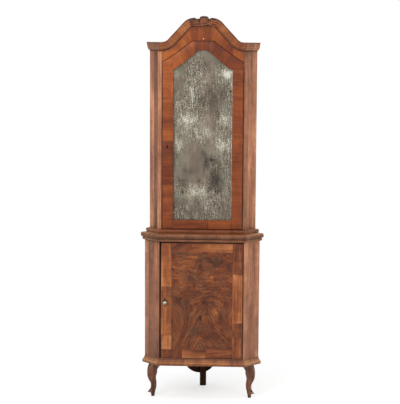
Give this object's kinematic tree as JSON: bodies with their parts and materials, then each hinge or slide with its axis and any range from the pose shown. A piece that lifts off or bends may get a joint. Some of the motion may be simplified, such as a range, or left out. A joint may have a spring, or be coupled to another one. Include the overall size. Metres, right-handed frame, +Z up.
{
  "type": "corner cupboard",
  "caption": "Two-stage corner cupboard with arched cornice, mirrored upper door, veneered lower door, cabriole front legs and a plain rear leg",
  "frame": {"origin": "centre of the bounding box in plan, on the floor under the legs", "axes": "+Z up, +X to the right of someone facing the doors, +Y from the doors towards the corner of the room"},
  "size_m": [0.643, 0.3328, 2],
  "materials": {
    "moulding_walnut": "worn shellac",
    "carved_walnut": "worn shellac",
    "stained_softwood": "dark and dusty",
    "cant_walnut": "faded shellac",
    "door_walnut": "shellac",
    "burl_walnut": "shellac",
    "old_mirror": "foxed silvering",
    "iron": "old forged iron",
    "brass": "dark patina",
    "key_iron": "rubbed bright",
    "softwood": "bare and aged"
  },
  "bodies": {
    "cabinet": {"plinth_left": "moulding_walnut", "plinth_front": "moulding_walnut", "plinth_right": "moulding_walnut", "front_leg_left": "carved_walnut", "front_leg_right": "carved_walnut", "rear_leg": "stained_softwood", "lower_side_left": "cant_walnut", "lower_side_right": "cant_walnut", "lower_post_left": "softwood", "lower_post_right": "softwood", "lower_back_left": "softwood", "lower_back_right": "softwood", "lower_back_centre": "stained_softwood", "lower_bottom": "softwood", "lower_top": "softwood", "lower_shelf": "softwood", "waist_moulding_left": "moulding_walnut", "waist_moulding_front": "moulding_walnut", "waist_moulding_right": "moulding_walnut", "base_moulding_left": "moulding_walnut", "base_moulding_front": "moulding_walnut", "base_moulding_right": "moulding_walnut", "upper_side_left": "cant_walnut", "upper_side_right": "cant_walnut", "upper_post_left": "softwood", "upper_post_right": "softwood", "upper_back_left": "softwood", "upper_back_right": "softwood", "upper_back_centre": "softwood", "upper_bottom": "softwood", "upper_top": "softwood", "upper_shelf_low": "softwood", "upper_shelf_high": "softwood", "frieze": "door_walnut", "cornice_arch_left": "moulding_walnut", "cornice_arch_right": "moulding_walnut", "cornice_return_left": "moulding_walnut", "cornice_return_right": "moulding_walnut", "crest": "carved_walnut", "lower_hinge_low_jamb_leaf": "iron", "lower_hinge_high_jamb_leaf": "iron", "upper_hinge_low_jamb_leaf": "iron", "upper_hinge_high_jamb_leaf": "iron"},
    "upper_door": {"upper_door_stile_left": "door_walnut", "upper_door_stile_right": "door_walnut", "upper_door_arch_rail": "door_walnut", "upper_door_bottom_rail": "door_walnut", "mirror_glass": "old_mirror", "mirror_backboard": "softwood", "upper_hinge_low_door_leaf": "iron", "upper_hinge_high_door_leaf": "iron", "upper_lock_case": "iron"},
    "lower_door": {"lower_door_panel": "burl_walnut", "lower_hinge_low_door_leaf": "iron", "lower_hinge_high_door_leaf": "iron", "lower_lock_case": "iron", "escutcheon": "brass"},
    "lower_key": {"lower_key": "key_iron"},
    "lower_bolt": {"lower_lock_bolt": "iron"},
    "upper_bolt": {"upper_lock_bolt": "iron"}
  },
  "joints": [
    {"name": "upper_door_hinge", "type": "hinge", "parent": "cabinet", "child": "upper_door", "pos_m": [0.2097, -0.0996, 1.334], "axis": [0, 0, 1], "range_deg": [0, 140]},
    {"name": "lower_door_hinge", "type": "hinge", "parent": "cabinet", "child": "lower_door", "pos_m": [0.2169, -0.1396, 0.5245], "axis": [0, 0, 1], "range_deg": [0, 140]},
    {"name": "lower_key_turn", "type": "hinge", "parent": "lower_door", "child": "lower_key", "pos_m": [-0.1895, -0.1376, 0.519], "axis": [0, 1, 0], "range_deg": [0, 90]},
    {"name": "lower_bolt_slide", "type": "slide", "parent": "lower_door", "child": "lower_bolt", "axis": [-1, 0, 0], "range_m": [0, 0.009]},
    {"name": "upper_bolt_slide", "type": "slide", "parent": "upper_door", "child": "upper_bolt", "axis": [-1, 0, 0], "range_m": [0, 0.009]}
  ],
  "couplings": [
    {"joint": "lower_bolt_slide", "follows": "lower_key_turn", "m_per_rad": 0.005729}
  ]
}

[STATED TASK]: Reproduce the listing in full. Keep it exactly as written.

[EXERCISE ANSWER]:
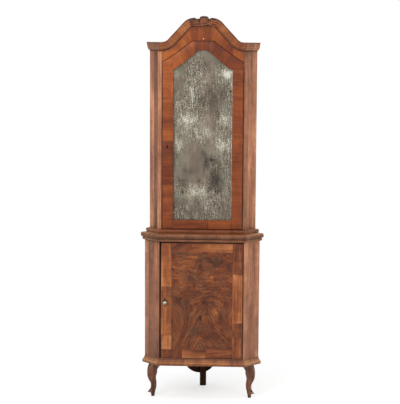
Give this object's kinematic tree as JSON: bodies with their parts and materials, then each hinge or slide with its axis and any range from the pose shown. A piece that lifts off or bends may get a joint. Some of the motion may be simplified, such as a range, or left out. A joint may have a spring, or be coupled to another one. Include the overall size. Metres, right-handed frame, +Z up.
{
  "type": "corner cupboard",
  "caption": "Two-stage corner cupboard with arched cornice, mirrored upper door, veneered lower door, cabriole front legs and a plain rear leg",
  "frame": {"origin": "centre of the bounding box in plan, on the floor under the legs", "axes": "+Z up, +X to the right of someone facing the doors, +Y from the doors towards the corner of the room"},
  "size_m": [0.643, 0.3328, 2],
  "materials": {
    "moulding_walnut": "worn shellac",
    "carved_walnut": "worn shellac",
    "stained_softwood": "dark and dusty",
    "cant_walnut": "faded shellac",
    "door_walnut": "shellac",
    "burl_walnut": "shellac",
    "old_mirror": "foxed silvering",
    "iron": "old forged iron",
    "brass": "dark patina",
    "key_iron": "rubbed bright",
    "softwood": "bare and aged"
  },
  "bodies": {
    "cabinet": {"plinth_left": "moulding_walnut", "plinth_front": "moulding_walnut", "plinth_right": "moulding_walnut", "front_leg_left": "carved_walnut", "front_leg_right": "carved_walnut", "rear_leg": "stained_softwood", "lower_side_left": "cant_walnut", "lower_side_right": "cant_walnut", "lower_post_left": "softwood", "lower_post_right": "softwood", "lower_back_left": "softwood", "lower_back_right": "softwood", "lower_back_centre": "stained_softwood", "lower_bottom": "softwood", "lower_top": "softwood", "lower_shelf": "softwood", "waist_moulding_left": "moulding_walnut", "waist_moulding_front": "moulding_walnut", "waist_moulding_right": "moulding_walnut", "base_moulding_left": "moulding_walnut", "base_moulding_front": "moulding_walnut", "base_moulding_right": "moulding_walnut", "upper_side_left": "cant_walnut", "upper_side_right": "cant_walnut", "upper_post_left": "softwood", "upper_post_right": "softwood", "upper_back_left": "softwood", "upper_back_right": "softwood", "upper_back_centre": "softwood", "upper_bottom": "softwood", "upper_top": "softwood", "upper_shelf_low": "softwood", "upper_shelf_high": "softwood", "frieze": "door_walnut", "cornice_arch_left": "moulding_walnut", "cornice_arch_right": "moulding_walnut", "cornice_return_left": "moulding_walnut", "cornice_return_right": "moulding_walnut", "crest": "carved_walnut", "lower_hinge_low_jamb_leaf": "iron", "lower_hinge_high_jamb_leaf": "iron", "upper_hinge_low_jamb_leaf": "iron", "upper_hinge_high_jamb_leaf": "iron"},
    "upper_door": {"upper_door_stile_left": "door_walnut", "upper_door_stile_right": "door_walnut", "upper_door_arch_rail": "door_walnut", "upper_door_bottom_rail": "door_walnut", "mirror_glass": "old_mirror", "mirror_backboard": "softwood", "upper_hinge_low_door_leaf": "iron", "upper_hinge_high_door_leaf": "iron", "upper_lock_case": "iron"},
    "lower_door": {"lower_door_panel": "burl_walnut", "lower_hinge_low_door_leaf": "iron", "lower_hinge_high_door_leaf": "iron", "lower_lock_case": "iron", "escutcheon": "brass"},
    "lower_key": {"lower_key": "key_iron"},
    "lower_bolt": {"lower_lock_bolt": "iron"},
    "upper_bolt": {"upper_lock_bolt": "iron"}
  },
  "joints": [
    {"name": "upper_door_hinge", "type": "hinge", "parent": "cabinet", "child": "upper_door", "pos_m": [0.2097, -0.0996, 1.334], "axis": [0, 0, 1], "range_deg": [0, 140]},
    {"name": "lower_door_hinge", "type": "hinge", "parent": "cabinet", "child": "lower_door", "pos_m": [0.2169, -0.1396, 0.5245], "axis": [0, 0, 1], "range_deg": [0, 140]},
    {"name": "lower_key_turn", "type": "hinge", "parent": "lower_door", "child": "lower_key", "pos_m": [-0.1895, -0.1376, 0.519], "axis": [0, 1, 0], "range_deg": [0, 90]},
    {"name": "lower_bolt_slide", "type": "slide", "parent": "lower_door", "child": "lower_bolt", "axis": [-1, 0, 0], "range_m": [0, 0.009]},
    {"name": "upper_bolt_slide", "type": "slide", "parent": "upper_door", "child": "upper_bolt", "axis": [-1, 0, 0], "range_m": [0, 0.009]}
  ],
  "couplings": [
    {"joint": "lower_bolt_slide", "follows": "lower_key_turn", "m_per_rad": 0.005729}
  ]
}